On Illinois college campuses, a school security force is traditionally staffed by retired and part-time police officers, who often supplement their pension income with a second job. As Illinois colleges face a funding crisis brought on by the state budget impasse, some campuses are cutting costs by hiring “school resource officers” without the full duties of sworn officers.

But Morton College appears to be bucking that trend.

Officer pay at Morton may not be great, but benefits and pension perks are generous.

Cook 041316 MC police dept PHOTO 2Full- and part-time union officers are paid $15-$17 an hour with a 3.5 percent raise yearly, according to their most recent contract. Even part-time rank-and-file officers and dispatchers are entitled to health insurance benefits, enrollment in the State University Retirement System and free tuition reimbursement.

Department brass earn between $50,000 and $80,000, while eight others average between $25,000 and $28,000. With benefits and a pension, most of these officers are raking in a respectable salary.


Public compensation and pension documents from 2013, the latest year available, obtained by the Freedom of Information Act, show how part-time officers at Morton’s close-knit police department earn a significant income. One officer retired from the Illinois Secretary of State police department, from which he receives an $84,000 annual pension.

Retired Berwyn Police Chief Frank Marzullo, the campus’ executive director of public safety, receives a $140,000 pension yearly from the City of Berwyn, according to transparency website Morton College paid Marzullo $87,843 in 2015, according to the Illinois Community College Board.

Campus Police Chief Leonard Rutka is retired from the Cicero force. Rutka’s Cicero pension pays around $62,000 a year, and his Morton salary was $67,000 in 2013, websites show.

Neither Marzullo nor Rutka responded to emails for comment.

“Institutions of higher learning are often very large parts of state or county budgets,” said Stephen Larrick of the Washington, D.C.-based Sunlight Foundation. “There are significant amounts of public dollars and often the highest-paid public employees are members of a university. We’ve decided with our budgets that these are important ways to spend public money,” he said.

“Universities and community colleges are charged with hugely important tasks and we need them to be effective.”

Morton does not post salary information on its website, nor annual financial reports and audits. The board of trustees does not share board documents with the public, other than the agenda.

Perhaps because the board is so low profile, the police department has grown based on deep local ties and collegial relationships. Five other officers are retired from either Berwyn or Cicero police departments. Additionally, three part-timers are currently employed by the Town of Cicero, Cicero School District 99 and the Berwyn auxiliary police. The brother of a Berwyn alderman works as a part-time police officer. The daughter of a Cicero town elected official is a part-time dispatcher.

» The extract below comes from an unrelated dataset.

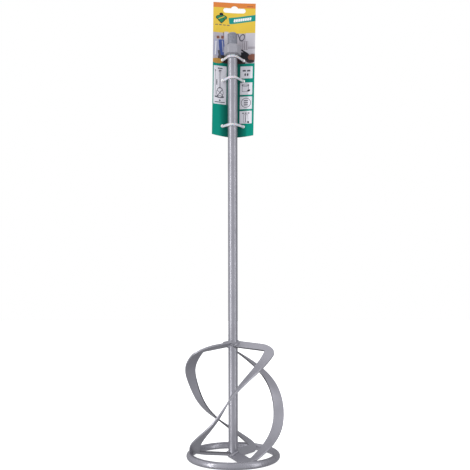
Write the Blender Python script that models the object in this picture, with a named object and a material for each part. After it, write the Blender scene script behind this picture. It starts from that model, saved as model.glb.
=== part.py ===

Morton College police personnel are also supporters of local politicians. Political campaign contribution data from the Illinois State Board of Elections shows since 2009, 10 officers and a dispatcher donated $16,200 to campaign committees for Cicero Town President Larry Dominick. Three officers have been paid as Dominick campaign workers.

Also, three officers have donated $2,000 to committees associated with Berwyn Mayor Robert Lovero. One officer was paid $2,000 by the Lovero campaign. A dispatcher was paid for campaign work by House Speaker Michael Madigan’s Democratic Majority Committee. Two officers have made $500 donations to General Assembly Democratic leaders and State Sen. Martin Sandoval.

The school serves a largely low-income population with a high percentage of immigrants. Morton is designated a Hispanic Serving Institution by the federal government. Morton College receives about $10 million in federal aid yearly, almost half of its $22 million budget.

But dollars are getting harder to find. Morton is among the Illinois community colleges hardest squeezed by the Illinois budget stalemate. The district has a budget gap of $6 million in state funding, or about 26 percent of its operational expenses, according to the Illinois Community College Board. Additionally, the state has not paid $870,000 of Monetary Award Program (MAP) grants for the 2015-16 school year. Funds for student daycare and adult education have already been targeted to cut.

Larrick argues the way to get stakeholders to understand and value the expenses of the college is to become more transparent by posting financial and board documents online.

“There is a question of trust,” Larrick said. “The way public institutions in the 21st Century build trust is by opening the data and allowing the public to see under the hood and participate, especially with a fiscal crisis. People want to know how we are slicing the pie when there’s not enough to go around.”

It remains to be seen whether the college will look for cost savings by cutting the police department, or whether those steps would even make a difference in the school’s bottom line.

“With little actual crime, why is the college over-staffed on its police force?” asked transparency advocate Adam Andrzejewski, Elmhurst-based CEO of

“It certainly looks like an employment farm for the politically connected insiders, and not manned to meet true law enforcement needs,” he added.

“Some personnel are expensive, and there are times when people get overpaid,” Larrick said. “But by putting the data out there, not just analyzed internally, comparisons can be made [to other colleges] and you build legitimacy that goes along with trust.”